*INFORMATION SHOWN*:
········
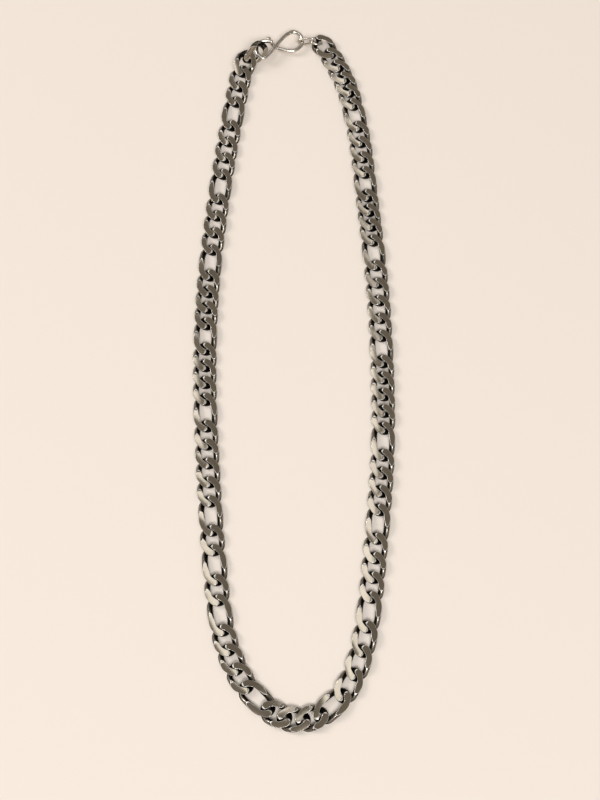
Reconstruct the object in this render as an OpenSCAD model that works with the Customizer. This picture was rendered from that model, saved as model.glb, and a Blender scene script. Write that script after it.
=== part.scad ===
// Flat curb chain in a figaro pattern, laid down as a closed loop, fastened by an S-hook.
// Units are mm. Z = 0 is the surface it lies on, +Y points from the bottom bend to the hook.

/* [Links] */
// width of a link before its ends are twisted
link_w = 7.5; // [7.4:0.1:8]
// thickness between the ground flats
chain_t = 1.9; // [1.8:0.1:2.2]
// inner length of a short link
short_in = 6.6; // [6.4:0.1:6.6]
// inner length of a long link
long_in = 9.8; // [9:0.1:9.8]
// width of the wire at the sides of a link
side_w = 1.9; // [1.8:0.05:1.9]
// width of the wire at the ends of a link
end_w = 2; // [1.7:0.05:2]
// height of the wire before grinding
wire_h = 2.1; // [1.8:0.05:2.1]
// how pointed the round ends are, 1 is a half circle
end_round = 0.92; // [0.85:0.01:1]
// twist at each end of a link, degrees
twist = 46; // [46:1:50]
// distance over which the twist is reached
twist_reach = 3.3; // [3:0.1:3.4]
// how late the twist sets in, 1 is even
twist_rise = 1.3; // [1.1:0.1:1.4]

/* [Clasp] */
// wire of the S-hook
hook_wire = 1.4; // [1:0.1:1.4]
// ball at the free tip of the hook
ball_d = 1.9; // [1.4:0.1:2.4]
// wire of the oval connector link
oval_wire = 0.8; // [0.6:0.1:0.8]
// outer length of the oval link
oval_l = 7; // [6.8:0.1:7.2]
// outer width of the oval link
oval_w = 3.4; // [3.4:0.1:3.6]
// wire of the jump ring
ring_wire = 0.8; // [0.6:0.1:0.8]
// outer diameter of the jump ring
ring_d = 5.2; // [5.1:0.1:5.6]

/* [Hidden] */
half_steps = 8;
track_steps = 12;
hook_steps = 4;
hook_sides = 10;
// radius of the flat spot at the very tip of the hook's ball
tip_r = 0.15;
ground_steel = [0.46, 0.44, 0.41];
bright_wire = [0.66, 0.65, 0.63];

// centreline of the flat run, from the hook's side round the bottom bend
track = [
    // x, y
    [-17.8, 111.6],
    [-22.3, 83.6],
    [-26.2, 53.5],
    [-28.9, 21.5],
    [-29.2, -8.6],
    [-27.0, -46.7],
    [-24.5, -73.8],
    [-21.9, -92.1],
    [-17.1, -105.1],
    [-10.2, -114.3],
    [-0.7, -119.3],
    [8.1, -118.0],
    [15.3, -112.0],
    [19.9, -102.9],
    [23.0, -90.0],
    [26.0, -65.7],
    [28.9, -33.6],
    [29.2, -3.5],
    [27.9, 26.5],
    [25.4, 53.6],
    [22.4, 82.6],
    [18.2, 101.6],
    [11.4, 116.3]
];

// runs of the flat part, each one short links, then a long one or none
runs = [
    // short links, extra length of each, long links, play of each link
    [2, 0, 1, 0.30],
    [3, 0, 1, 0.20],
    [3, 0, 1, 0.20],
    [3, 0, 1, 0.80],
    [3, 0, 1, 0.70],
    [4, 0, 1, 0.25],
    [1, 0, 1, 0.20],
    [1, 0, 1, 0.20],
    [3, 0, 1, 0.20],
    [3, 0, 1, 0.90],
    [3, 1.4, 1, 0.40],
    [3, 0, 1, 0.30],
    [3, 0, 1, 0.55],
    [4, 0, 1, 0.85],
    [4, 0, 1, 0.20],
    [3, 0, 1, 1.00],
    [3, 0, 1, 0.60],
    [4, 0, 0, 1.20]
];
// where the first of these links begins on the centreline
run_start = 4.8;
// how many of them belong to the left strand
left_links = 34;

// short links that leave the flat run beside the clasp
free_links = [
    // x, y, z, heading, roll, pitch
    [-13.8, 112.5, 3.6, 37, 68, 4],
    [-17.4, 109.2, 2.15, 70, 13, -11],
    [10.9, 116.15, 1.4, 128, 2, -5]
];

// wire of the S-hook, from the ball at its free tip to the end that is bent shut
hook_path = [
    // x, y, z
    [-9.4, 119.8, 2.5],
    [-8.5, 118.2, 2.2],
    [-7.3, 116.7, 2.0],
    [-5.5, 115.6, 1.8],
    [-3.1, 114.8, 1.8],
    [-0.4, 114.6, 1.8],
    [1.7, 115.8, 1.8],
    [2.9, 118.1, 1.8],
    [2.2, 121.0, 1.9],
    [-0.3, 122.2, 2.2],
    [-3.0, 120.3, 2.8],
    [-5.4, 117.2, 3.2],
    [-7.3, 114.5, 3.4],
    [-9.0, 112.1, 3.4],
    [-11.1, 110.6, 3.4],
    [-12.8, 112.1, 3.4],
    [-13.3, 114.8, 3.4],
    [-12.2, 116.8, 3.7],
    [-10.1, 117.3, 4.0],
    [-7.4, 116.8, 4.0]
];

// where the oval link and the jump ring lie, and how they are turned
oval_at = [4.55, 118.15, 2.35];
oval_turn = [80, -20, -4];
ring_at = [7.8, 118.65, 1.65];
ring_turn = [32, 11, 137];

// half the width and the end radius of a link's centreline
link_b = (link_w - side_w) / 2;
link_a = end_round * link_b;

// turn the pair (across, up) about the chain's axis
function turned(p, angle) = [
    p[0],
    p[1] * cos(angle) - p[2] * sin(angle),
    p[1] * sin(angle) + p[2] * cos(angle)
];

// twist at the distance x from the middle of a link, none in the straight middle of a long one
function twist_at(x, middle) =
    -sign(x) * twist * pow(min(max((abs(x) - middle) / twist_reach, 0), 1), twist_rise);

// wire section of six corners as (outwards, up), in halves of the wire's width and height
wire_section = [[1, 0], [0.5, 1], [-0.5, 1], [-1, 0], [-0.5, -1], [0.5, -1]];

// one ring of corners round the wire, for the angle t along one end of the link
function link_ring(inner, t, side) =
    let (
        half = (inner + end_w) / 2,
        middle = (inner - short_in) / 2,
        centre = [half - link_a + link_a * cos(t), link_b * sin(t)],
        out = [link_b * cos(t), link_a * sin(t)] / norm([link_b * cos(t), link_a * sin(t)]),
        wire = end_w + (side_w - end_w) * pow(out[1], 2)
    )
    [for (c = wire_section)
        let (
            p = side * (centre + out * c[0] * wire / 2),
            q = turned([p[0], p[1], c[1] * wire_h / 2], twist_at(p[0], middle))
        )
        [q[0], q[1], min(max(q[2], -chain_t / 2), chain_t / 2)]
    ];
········
*WHAT IS REQUIRED*:
Word for word, write out all of the data above.

*TASK SOLUTION*:
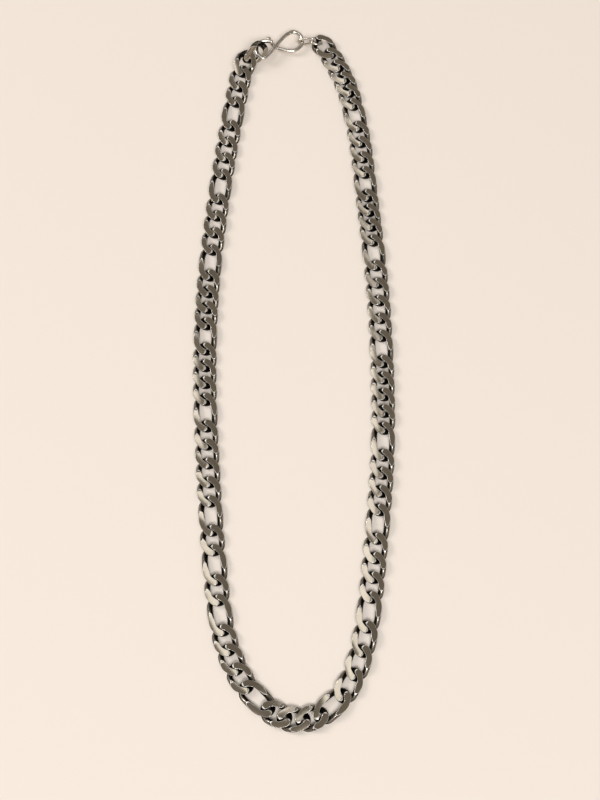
Reconstruct the object in this render as an OpenSCAD model that works with the Customizer. This picture was rendered from that model, saved as model.glb, and a Blender scene script. Write that script after it.
=== part.scad ===
// Flat curb chain in a figaro pattern, laid down as a closed loop, fastened by an S-hook.
// Units are mm. Z = 0 is the surface it lies on, +Y points from the bottom bend to the hook.

/* [Links] */
// width of a link before its ends are twisted
link_w = 7.5; // [7.4:0.1:8]
// thickness between the ground flats
chain_t = 1.9; // [1.8:0.1:2.2]
// inner length of a short link
short_in = 6.6; // [6.4:0.1:6.6]
// inner length of a long link
long_in = 9.8; // [9:0.1:9.8]
// width of the wire at the sides of a link
side_w = 1.9; // [1.8:0.05:1.9]
// width of the wire at the ends of a link
end_w = 2; // [1.7:0.05:2]
// height of the wire before grinding
wire_h = 2.1; // [1.8:0.05:2.1]
// how pointed the round ends are, 1 is a half circle
end_round = 0.92; // [0.85:0.01:1]
// twist at each end of a link, degrees
twist = 46; // [46:1:50]
// distance over which the twist is reached
twist_reach = 3.3; // [3:0.1:3.4]
// how late the twist sets in, 1 is even
twist_rise = 1.3; // [1.1:0.1:1.4]

/* [Clasp] */
// wire of the S-hook
hook_wire = 1.4; // [1:0.1:1.4]
// ball at the free tip of the hook
ball_d = 1.9; // [1.4:0.1:2.4]
// wire of the oval connector link
oval_wire = 0.8; // [0.6:0.1:0.8]
// outer length of the oval link
oval_l = 7; // [6.8:0.1:7.2]
// outer width of the oval link
oval_w = 3.4; // [3.4:0.1:3.6]
// wire of the jump ring
ring_wire = 0.8; // [0.6:0.1:0.8]
// outer diameter of the jump ring
ring_d = 5.2; // [5.1:0.1:5.6]

/* [Hidden] */
half_steps = 8;
track_steps = 12;
hook_steps = 4;
hook_sides = 10;
// radius of the flat spot at the very tip of the hook's ball
tip_r = 0.15;
ground_steel = [0.46, 0.44, 0.41];
bright_wire = [0.66, 0.65, 0.63];

// centreline of the flat run, from the hook's side round the bottom bend
track = [
    // x, y
    [-17.8, 111.6],
    [-22.3, 83.6],
    [-26.2, 53.5],
    [-28.9, 21.5],
    [-29.2, -8.6],
    [-27.0, -46.7],
    [-24.5, -73.8],
    [-21.9, -92.1],
    [-17.1, -105.1],
    [-10.2, -114.3],
    [-0.7, -119.3],
    [8.1, -118.0],
    [15.3, -112.0],
    [19.9, -102.9],
    [23.0, -90.0],
    [26.0, -65.7],
    [28.9, -33.6],
    [29.2, -3.5],
    [27.9, 26.5],
    [25.4, 53.6],
    [22.4, 82.6],
    [18.2, 101.6],
    [11.4, 116.3]
];

// runs of the flat part, each one short links, then a long one or none
runs = [
    // short links, extra length of each, long links, play of each link
    [2, 0, 1, 0.30],
    [3, 0, 1, 0.20],
    [3, 0, 1, 0.20],
    [3, 0, 1, 0.80],
    [3, 0, 1, 0.70],
    [4, 0, 1, 0.25],
    [1, 0, 1, 0.20],
    [1, 0, 1, 0.20],
    [3, 0, 1, 0.20],
    [3, 0, 1, 0.90],
    [3, 1.4, 1, 0.40],
    [3, 0, 1, 0.30],
    [3, 0, 1, 0.55],
    [4, 0, 1, 0.85],
    [4, 0, 1, 0.20],
    [3, 0, 1, 1.00],
    [3, 0, 1, 0.60],
    [4, 0, 0, 1.20]
];
// where the first of these links begins on the centreline
run_start = 4.8;
// how many of them belong to the left strand
left_links = 34;

// short links that leave the flat run beside the clasp
free_links = [
    // x, y, z, heading, roll, pitch
    [-13.8, 112.5, 3.6, 37, 68, 4],
    [-17.4, 109.2, 2.15, 70, 13, -11],
    [10.9, 116.15, 1.4, 128, 2, -5]
];

// wire of the S-hook, from the ball at its free tip to the end that is bent shut
hook_path = [
    // x, y, z
    [-9.4, 119.8, 2.5],
    [-8.5, 118.2, 2.2],
    [-7.3, 116.7, 2.0],
    [-5.5, 115.6, 1.8],
    [-3.1, 114.8, 1.8],
    [-0.4, 114.6, 1.8],
    [1.7, 115.8, 1.8],
    [2.9, 118.1, 1.8],
    [2.2, 121.0, 1.9],
    [-0.3, 122.2, 2.2],
    [-3.0, 120.3, 2.8],
    [-5.4, 117.2, 3.2],
    [-7.3, 114.5, 3.4],
    [-9.0, 112.1, 3.4],
    [-11.1, 110.6, 3.4],
    [-12.8, 112.1, 3.4],
    [-13.3, 114.8, 3.4],
    [-12.2, 116.8, 3.7],
    [-10.1, 117.3, 4.0],
    [-7.4, 116.8, 4.0]
];

// where the oval link and the jump ring lie, and how they are turned
oval_at = [4.55, 118.15, 2.35];
oval_turn = [80, -20, -4];
ring_at = [7.8, 118.65, 1.65];
ring_turn = [32, 11, 137];

// half the width and the end radius of a link's centreline
link_b = (link_w - side_w) / 2;
link_a = end_round * link_b;

// turn the pair (across, up) about the chain's axis
function turned(p, angle) = [
    p[0],
    p[1] * cos(angle) - p[2] * sin(angle),
    p[1] * sin(angle) + p[2] * cos(angle)
];

// twist at the distance x from the middle of a link, none in the straight middle of a long one
function twist_at(x, middle) =
    -sign(x) * twist * pow(min(max((abs(x) - middle) / twist_reach, 0), 1), twist_rise);

// wire section of six corners as (outwards, up), in halves of the wire's width and height
wire_section = [[1, 0], [0.5, 1], [-0.5, 1], [-1, 0], [-0.5, -1], [0.5, -1]];

// one ring of corners round the wire, for the angle t along one end of the link
function link_ring(inner, t, side) =
    let (
        half = (inner + end_w) / 2,
        middle = (inner - short_in) / 2,
        centre = [half - link_a + link_a * cos(t), link_b * sin(t)],
        out = [link_b * cos(t), link_a * sin(t)] / norm([link_b * cos(t), link_a * sin(t)]),
        wire = end_w + (side_w - end_w) * pow(out[1], 2)
    )
    [for (c = wire_section)
        let (
            p = side * (centre + out * c[0] * wire / 2),
            q = turned([p[0], p[1], c[1] * wire_h / 2], twist_at(p[0], middle))
        )
        [q[0], q[1], min(max(q[2], -chain_t / 2), chain_t / 2)]
    ];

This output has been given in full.